In the long run, consumers can expect deregulation’s perverse effects to include significantly higher electricity bills as we pay off $30 billion in new debt, diminished local authority over power plant construction and further disarray among the small-scale producers of renewable energy. The failure of deregulation also will recast the way power is distributed in California, as the state hesitantly moves to control part of the electrical grid in exchange for bonding the utilities’ debt. This first step in creating a state power authority is being resisted by power suppliers, who rightly fear that public anger over mismanagement of the power system has hardened into sympathy for public ownership, as it almost did in the early 1920s.
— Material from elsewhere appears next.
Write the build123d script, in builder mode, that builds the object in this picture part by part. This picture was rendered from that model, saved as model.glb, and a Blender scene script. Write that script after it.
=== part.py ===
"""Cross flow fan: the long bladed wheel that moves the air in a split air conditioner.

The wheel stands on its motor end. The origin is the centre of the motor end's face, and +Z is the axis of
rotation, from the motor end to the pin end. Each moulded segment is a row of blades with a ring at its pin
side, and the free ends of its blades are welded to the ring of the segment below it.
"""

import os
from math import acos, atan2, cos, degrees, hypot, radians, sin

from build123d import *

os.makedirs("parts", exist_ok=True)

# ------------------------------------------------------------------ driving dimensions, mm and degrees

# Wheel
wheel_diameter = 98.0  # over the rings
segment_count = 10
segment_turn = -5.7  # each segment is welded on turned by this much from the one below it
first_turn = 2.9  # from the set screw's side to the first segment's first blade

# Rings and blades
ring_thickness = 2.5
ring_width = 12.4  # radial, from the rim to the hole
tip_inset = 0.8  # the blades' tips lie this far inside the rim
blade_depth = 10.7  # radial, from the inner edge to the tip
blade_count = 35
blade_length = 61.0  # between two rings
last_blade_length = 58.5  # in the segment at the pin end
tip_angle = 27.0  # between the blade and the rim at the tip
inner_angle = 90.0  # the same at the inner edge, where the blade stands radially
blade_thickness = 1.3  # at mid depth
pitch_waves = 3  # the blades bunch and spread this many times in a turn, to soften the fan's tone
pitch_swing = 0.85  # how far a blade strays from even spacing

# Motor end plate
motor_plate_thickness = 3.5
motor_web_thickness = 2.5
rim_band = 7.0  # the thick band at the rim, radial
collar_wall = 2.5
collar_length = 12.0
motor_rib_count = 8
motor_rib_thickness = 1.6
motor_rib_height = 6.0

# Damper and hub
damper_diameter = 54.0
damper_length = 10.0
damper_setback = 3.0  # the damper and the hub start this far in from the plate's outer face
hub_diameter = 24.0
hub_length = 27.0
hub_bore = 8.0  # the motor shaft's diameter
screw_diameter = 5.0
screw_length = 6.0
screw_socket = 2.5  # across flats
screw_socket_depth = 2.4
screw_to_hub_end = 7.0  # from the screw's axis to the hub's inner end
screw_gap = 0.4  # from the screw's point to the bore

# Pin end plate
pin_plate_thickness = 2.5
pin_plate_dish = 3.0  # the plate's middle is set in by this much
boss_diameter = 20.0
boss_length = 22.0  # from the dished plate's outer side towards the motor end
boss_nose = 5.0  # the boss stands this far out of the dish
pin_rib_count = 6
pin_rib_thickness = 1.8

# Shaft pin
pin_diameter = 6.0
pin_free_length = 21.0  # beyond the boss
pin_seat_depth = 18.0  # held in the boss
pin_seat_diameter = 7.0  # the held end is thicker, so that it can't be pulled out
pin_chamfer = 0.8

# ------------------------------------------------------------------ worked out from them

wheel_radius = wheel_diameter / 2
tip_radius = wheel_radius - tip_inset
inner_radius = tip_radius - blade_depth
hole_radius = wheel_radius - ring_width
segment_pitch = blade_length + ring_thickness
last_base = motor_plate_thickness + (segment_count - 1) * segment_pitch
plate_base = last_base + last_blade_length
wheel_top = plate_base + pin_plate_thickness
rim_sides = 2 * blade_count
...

In the short run, the failure of deregulation will determine if California’s hopeful new economy plays out as something more than the latest of the state’s many booms. There were extractive ones-gold, cattle, wheat, oil, suburban house lots and military hardware. And there were booms that wove myths-health-seeking in the sunshine, tourism, the movies and all the lost dot-coms of last year. Apart from the good and the bad they’ve done our state, our booms have reflected the belief, bordering on religious faith, that what is true about California today will be true permanently. California’s utopian expectations about energy, whose history Williams diligently surveys, are central to that myth. It sustained our optimism about California’s ability to power itself in the past. It’s fueling our pessimism today, as we lead ourselves deeper into the dark.